Paul Greene, Plaintiff-appellant,christine Christopher, in Her Capacity As Next Friend Topaul Greene, Plaintiff, v. Eric Tucker, Individually and in His Official Capacity Aspolice Officer for the City of Chattanooga,defendant-appellee,larry Shroyer, Individually and in His Official Capacity Aspolice Officer for the City of Chattanooga, Etal., Defendants, 52 F.3d 325 (6th Cir. 1995)

Annotate this Case
US Court of Appeals for the Sixth Circuit - 52 F.3d 325 (6th Cir. 1995) April 7, 1995

Before: JONES, NELSON and RONEY,*  Circuit Judges.


Paul Greene moves the court for the appointment of counsel to represent him on this appeal taken from a district court judgment entered upon a jury verdict in favor of defendant in this civil rights action filed under 42 U.S.C. § 1983. The case has been referred to a panel of the court pursuant to Rule 9(a), Rules of the Sixth Circuit. Upon examination, this panel unanimously agrees that oral argument is not needed. Fed. R. App. P. 34(a).

Greene filed his complaint by counsel in the district court alleging, inter alia, that defendant Tucker used excessive force when he shot plaintiff in the leg and in the forearm after plaintiff refused to be taken into custody pursuant to a commitment warrant for the purpose of a mental illness evaluation. After the action was dismissed with respect to various defendants, the case proceeded to a jury trial with respect to defendant Tucker. At the close of evidence, the jury returned a verdict for defendant, and the district court entered a judgment for defendant. This timely appeal followed.

On appeal, plaintiff is proceeding pro se and contends that his attorney did not adequately present evidence in his favor, and that defendant used excessive force against him. Defendant responds that plaintiff's claims are without merit.

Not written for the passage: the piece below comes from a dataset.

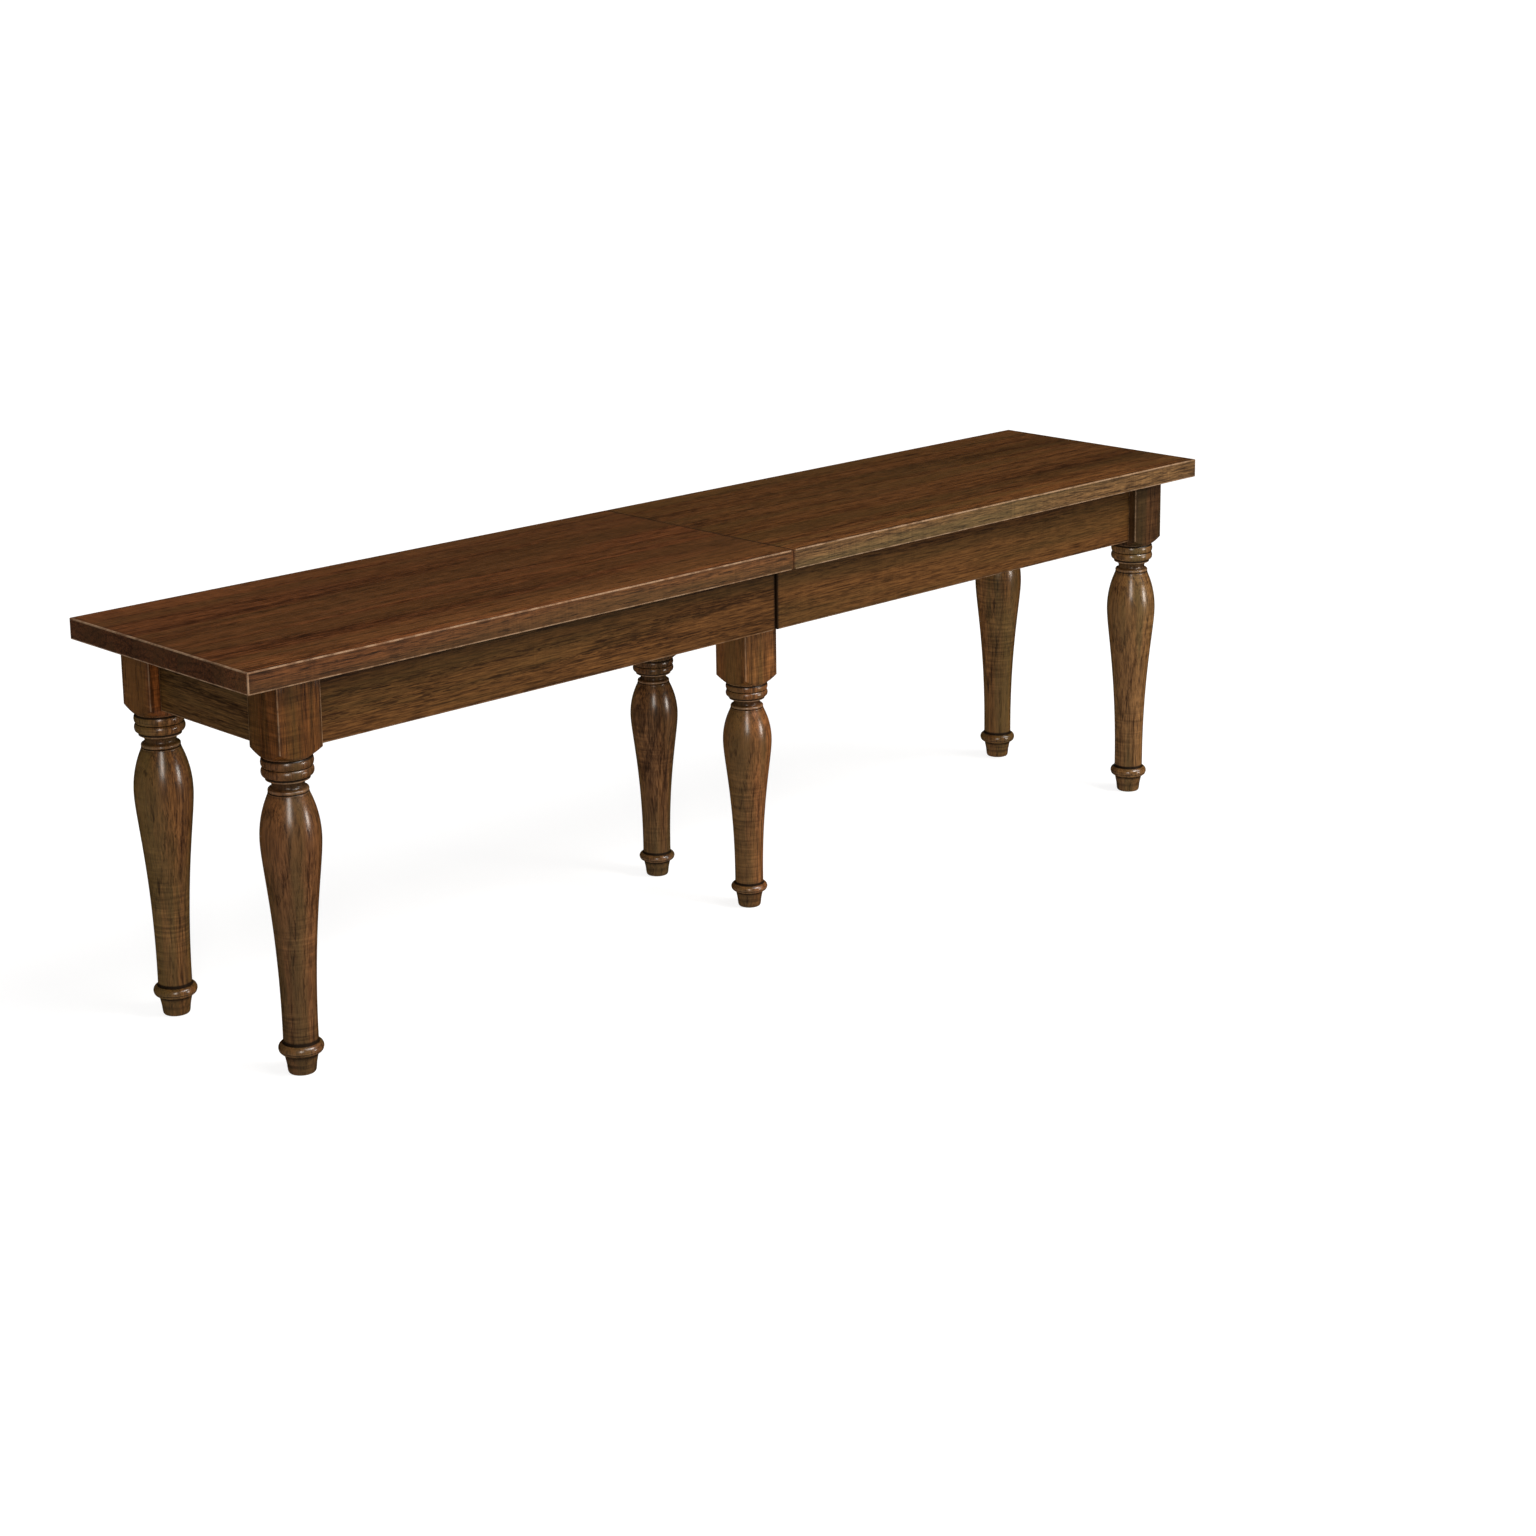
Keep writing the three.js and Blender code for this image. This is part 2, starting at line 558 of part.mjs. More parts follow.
// The rail between the two moving ones, standing on the cross board. The groove on its outward side
// is open at +X and the other at -X: their blind ends stop the tongues at full travel.
function centreRail(outward) {
  const half = CENTRE_RAIL_THICKNESS / 2;
  const body = alongX(rectangle(-half, 0, half, RAIL_HEIGHT, RAIL_ARRIS), -CENTRE_RAIL_END,
    CENTRE_RAIL_END);
  const grooves = [outward, -outward].map((face) => {
    const blind = -GROOVE_BLIND_END;
    const open = CENTRE_RAIL_END + CUT_OVERRUN;
    const [start, end] = face === outward ? [blind, open] : [-open, -blind];
    return alongX(dovetail(-face, SLIDE_CLEARANCE), start, end)
      .translate(0, face * half, CENTRE_RAIL_DROP);
  });
  const reach = PINION_TIP_RADIUS + SIDE_CLEARANCE;
  const windowHalf = PINION_WIDTH / 2 + GLUE_LINE;
  const middle = RACK_HEIGHT + CENTRE_RAIL_DROP;
  const window = boxBetween([-reach, -half - CUT_OVERRUN, middle - windowHalf],
    [reach, half + CUT_OVERRUN, middle + windowHalf]);
  const hole = bar(AXLE_RADIUS + PIN_CLEARANCE, -CUT_OVERRUN, RAIL_HEIGHT + CUT_OVERRUN);
  return cut(body, ...grooves, window, hole);
}

// The pin that the pinion turns on, hanging by its head from the top of the centre rail.
function pinionAxle() {
  const seat = RAIL_HEIGHT + GLUE_LINE;
  return turned([
    [0, 0],
    [AXLE_RADIUS, 0],
    [AXLE_RADIUS, seat],
    [AXLE_HEAD_RADIUS, seat],
    [AXLE_HEAD_RADIUS, seat + AXLE_HEAD_THICKNESS],
    [0, seat + AXLE_HEAD_THICKNESS],
  ], PIN_FACETS);
}

// The involute of an angle.
function involute(angle) {
  return Math.tan(angle) - angle;
}

// A spur pinion with involute teeth, one of them pointing along +Y. A flank starts at the base circle,
// and a straight line joins it to the root.
function pinion() {
  const baseRadius = PITCH_RADIUS * Math.cos(PRESSURE_ANGLE);
  const rootRadius = PITCH_RADIUS - DEDENDUM;
  const pitchHalf = TOOTH_WIDTH / 2 / PITCH_RADIUS;
  const halfAngle = (radius) =>
    pitchHalf + involute(PRESSURE_ANGLE) - involute(Math.acos(Math.min(1, baseRadius / radius)));
  const flank = [[rootRadius, halfAngle(baseRadius)]];
  for (let step = 0; step <= FLANK_STEPS; step += 1) {
    const radius = baseRadius + (PINION_TIP_RADIUS - baseRadius) * step / FLANK_STEPS;
    flank.push([radius, halfAngle(radius)]);
  }
  const points = [];
  for (let tooth = 0; tooth < PINION_TEETH; tooth += 1) {
    const middle = Math.PI / 2 + 2 * Math.PI * tooth / PINION_TEETH;
    const at = ([radius, half], way) =>
      [radius * Math.cos(middle + way * half), radius * Math.sin(middle + way * half)];
    points.push(...flank.map((point) => at(point, -1)));
    points.push(...flank.toReversed().map((point) => at(point, 1)));
  }
  const blank = upright(outline(points), -PINION_WIDTH / 2, PINION_WIDTH / 2);
  const bore = bar(AXLE_RADIUS + PIN_CLEARANCE, -PINION_WIDTH, PINION_WIDTH);
  return cut(blank, bore);
}

// The board that lies across under the centre rails, with a hole for each centre leg's tenon.
function bolster() {
  const half = CENTRE_BLOCK_FACE - BOLSTER_INSET;
  const board = easedBoard([-BOLSTER_WIDTH / 2, -half, BOLSTER_BOTTOM],
    [BOLSTER_WIDTH / 2, half, BOLSTER_TOP], BOLSTER_ARRIS, BOLSTER_ARRIS);
  const holes = [-1, 1].map((back) => bar(TENON_RADIUS + SCREW_CLEARANCE,
    BOLSTER_BOTTOM - CUT_OVERRUN, BOLSTER_TOP + CUT_OVERRUN).translate(0, back * CENTRE_LEG_Y, 0));
  return cut(board, ...holes);
}

// Where something starts and ends along Y that stands inward from an apron's face at Y 0.
function inwardSpan(inward, near, far) {
  return inward > 0 ? [near, far] : [-far, -near];
}

// A lock's plate with a headed stud, standing inward from an apron.
function lockStud(inward) {
  const halfLength = LOCK_PLATE_LENGTH / 2;
  const halfHeight = LOCK_PLATE_HEIGHT / 2;
  const plateFace = GLUE_LINE + LOCK_PLATE_THICKNESS;
  const headSeat = plateFace + 2 * LEVER_PLAY + LEVER_THICKNESS;
  const plate = alongY(
    rectangle(-halfLength, -halfHeight, halfLength, halfHeight, LOCK_HEAD_RADIUS),
    ...inwardSpan(inward, GLUE_LINE, plateFace),
  );
  const stud = barAlongY(LOCK_STUD_RADIUS,
    ...inwardSpan(inward, GLUE_LINE + LEVER_PLAY, headSeat + LEVER_PLAY));
  const head = barAlongY(LOCK_HEAD_RADIUS,
    ...inwardSpan(inward, headSeat, headSeat + LOCK_HEAD_THICKNESS));
  return join(plate, stud, head);
}

// The hook lever hanging down from its stud. Its slot opens towards +X, the way it swings.
function lockLever(inward) {
  const reach = 2 * LOCK_REACH;
  const slot = LOCK_STUD_RADIUS + HOOK_PLAY;
  const shape = new THREE.Shape();
  shape.moveTo(LEVER_HALF_WIDTH, -reach + slot);
  shape.lineTo(LEVER_HALF_WIDTH, 0);
  shape.absarc(0, 0, LEVER_HALF_WIDTH, 0, Math.PI, false);
  shape.lineTo(-LEVER_HALF_WIDTH, -reach - LEVER_GRIP);
  shape.absarc(0, -reach - LEVER_GRIP, LEVER_HALF_WIDTH, Math.PI, 2 * Math.PI, false);
  shape.lineTo(LEVER_HALF_WIDTH, -reach - slot);
  shape.lineTo(0, -reach - slot);
  shape.absarc(0, -reach, slot, -Math.PI / 2, Math.PI / 2, true);
  shape.closePath();
  const near = GLUE_LINE + LOCK_PLATE_THICKNESS + LEVER_PLAY;
  const [start, end] = inwardSpan(inward, near, near + LEVER_THICKNESS);
  const blade = alongY(shape, start, end);
  const hole = barAlongY(LOCK_STUD_RADIUS + PIN_CLEARANCE, start - CUT_OVERRUN, end + CUT_OVERRUN);
  return cut(blade, hole);
}

// Finishes
function seatWood() {
  return new THREE.MeshStandardMaterial({ color: 0x55301b, roughness: 0.42, metalness: 0 });
}
function apronWood() {
  return new THREE.MeshStandardMaterial({ color: 0x4b2c18, roughness: 0.5, metalness: 0 });
}
function legWood() {
  return new THREE.MeshStandardMaterial({ color: 0x54381f, roughness: 0.4, metalness: 0 });
}
function plainWood() {
  return new THREE.MeshStandardMaterial({ color: 0xb08a5c, roughness: 0.65, metalness: 0 });
}
function steel() {
  return new THREE.MeshStandardMaterial({ color: 0x8d9095, roughness: 0.38, metalness: 1 });
}

// A named piece in a group, at its place and turned about Z.
function add(group, name, geometry, material, place = [0, 0, 0], turn = 0) {
  const piece = new THREE.Mesh(geometry, material);
  piece.name = name;
  piece.position.set(...place);
  piece.rotation.z = turn;
  group.add(piece);
}

const ENDS = [["left", -1], ["right", 1]];
const FACES = [["front", -1], ["rear", 1]];

// A corner of one half: its leg, brace, hanger bolt and nut.
function addCorner(group, [end, side], [face, back]) {
  const corner = new THREE.Group();
  corner.position.set(side * CORNER_LEG_X, back * CORNER_LEG_Y, 0);
  const inward = inwardAngle(side, back);
  const name = face + "_" + end;
  add(corner, "leg_" + name, cornerLeg(), legWood(), [0, 0, 0], inward + Math.PI * 3 / 4);
  add(corner, "corner_brace_" + name, cornerBrace(side, back), plainWood());
  add(corner, "hanger_bolt_" + name, hangerBolt(), steel(), [0, 0, BOLT_HEIGHT], inward);
  add(corner, "hanger_nut_" + name, hangerNut(), steel(), [0, 0, BOLT_HEIGHT], inward);
  group.add(corner);
}

// The rail and rack of one half in the front or rear slide. The left half has the outer rail of the
// slide and the right half the inner one, which is the same rail turned end for end.
function addMovingRail(group, [end, side], [face, back]) {
  const outward = side < 0 ? back : -back;
  const facing = side < 0 ? -outward : outward;
  const place = [0, back * SLIDE_Y + outward * RAIL_FACE, RAIL_BOTTOM];
  const turn = side < 0 ? 0 : Math.PI;
  const name = end + "_" + face;
  add(group, "slide_rail_" + name, movingRail(facing), plainWood(), place, turn);
  add(group, "rack_" + name, rack(facing), steel(), place, turn);
}

// One half of the bench.
function benchHalf([end, side]) {
  const half = new THREE.Group();
  add(half, "seat_top_" + end, seatHalf(side), seatWood());
  add(half, "apron_end_" + end, endApron(side), apronWood());
  for (const [face, back] of FACES) {
    add(half, "apron_" + face + "_" + end, longApron(side, back), apronWood());
    addCorner(half, [end, side], [face, back]);
    addMovingRail(half, [end, side], [face, back]);
    const place = [side * LOCK_REACH, back * APRON_INNER_Y, LOCK_HEIGHT];
    add(half, (side < 0 ? "lock_base_" : "lock_strike_") + face, lockStud(-back), steel(), place);
  }
  return half;
}

// The dowels, glued into the left half of the seat.
function addDowels(group) {
  DOWEL_PLACE_SHARES.forEach((share, index) => {
    const place = [0, share * SEAT_DEPTH, SEAT_UNDERSIDE + SEAT_THICKNESS / 2];
    add(group, "alignment_dowel_" + (index + 1), dowel(), plainWood(), place);
  });
}

// The centre frame: two legs, the cross board, the centre rails and their axles.
function centreFrame() {
  const frame = new THREE.Group();
  add(frame, "centre_bolster", bolster(), plainWood());
  for (const [face, back] of FACES) {
    const place = [0, back * SLIDE_Y, CENTRE_RAIL_BOTTOM];
    add(frame, "leg_" + face + "_centre", centreLeg(), legWood(), [0, back * CENTRE_LEG_Y, 0]);
    add(frame, "centre_rail_" + face, centreRail(back), plainWood(), place);
    add(frame, "pinion_axle_" + face, pinionAxle(), steel(), place);
  }
  return frame;
}

// The pieces that turn: a pinion in each slide and the levers of the locks.
function turningPieces() {
  const group = new THREE.Group();
  for (const [face, back] of FACES) {
    add(group, "pinion_" + face, pinion(), steel(),
      [0, back * SLIDE_Y, RAIL_BOTTOM + RACK_HEIGHT]);
    add(group, "lock_lever_" + face, lockLever(-back), steel(),
      [-LOCK_REACH, back * APRON_INNER_Y, LOCK_HEIGHT]);
  }
  return group;
}

const bench = new THREE.Group();
bench.name = "extending_bench";
const halves = ENDS.map(benchHalf);
addDowels(halves[0]);
bench.add(...halves, centreFrame(), turningPieces());

export default bench;
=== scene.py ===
"""Extending dining bench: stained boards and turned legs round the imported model.

Everything is in metres, in the model's frame: X along the bench, the front towards -Y, Z up, the
floor at Z 0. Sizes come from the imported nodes, so a finer piece stands where its solid does.
"""

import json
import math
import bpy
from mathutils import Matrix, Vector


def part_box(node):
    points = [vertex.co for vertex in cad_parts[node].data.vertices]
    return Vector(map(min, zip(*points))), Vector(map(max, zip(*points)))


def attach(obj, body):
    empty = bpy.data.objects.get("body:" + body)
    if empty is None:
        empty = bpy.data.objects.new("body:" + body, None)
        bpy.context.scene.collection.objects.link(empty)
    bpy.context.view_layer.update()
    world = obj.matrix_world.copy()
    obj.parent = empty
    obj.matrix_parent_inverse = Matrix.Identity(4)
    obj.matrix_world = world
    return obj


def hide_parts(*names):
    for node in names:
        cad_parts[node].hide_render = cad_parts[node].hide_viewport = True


bl_info = {
    "name": "Extending dining bench",
    "version": (1, 0, 0),
    "blender": (4, 5, 0),
    "location": "3D View > Sidebar > Bench",
    "description": "Builds the visible pieces and finishes of an extending dining bench",
    "category": "Add Mesh",
}

import bpy
import numpy as np
from mathutils import Euler, Matrix, Vector

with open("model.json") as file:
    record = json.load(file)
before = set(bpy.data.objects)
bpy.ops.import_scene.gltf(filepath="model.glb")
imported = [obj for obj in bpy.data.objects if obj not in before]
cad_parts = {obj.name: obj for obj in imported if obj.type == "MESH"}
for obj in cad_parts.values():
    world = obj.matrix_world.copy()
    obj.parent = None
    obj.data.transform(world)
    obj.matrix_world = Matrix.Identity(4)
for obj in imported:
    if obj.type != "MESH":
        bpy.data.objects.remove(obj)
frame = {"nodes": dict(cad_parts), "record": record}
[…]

First, plaintiff's claims that his attorney's performance at trial was deficient are wholly unsubstantiated and without merit. Second, plaintiff's contention that defendant used excessive force, insofar as the claim can be construed as a challenge to the sufficiency of the evidence supporting the jury's verdict, lacks merit. Review of the trial transcript reveals that more than adequate evidence supports the jury's verdict.

Accordingly, the motion for counsel is denied, and the judgment of the district court is affirmed. Rule 9(b) (3), Rules of the Sixth Circuit.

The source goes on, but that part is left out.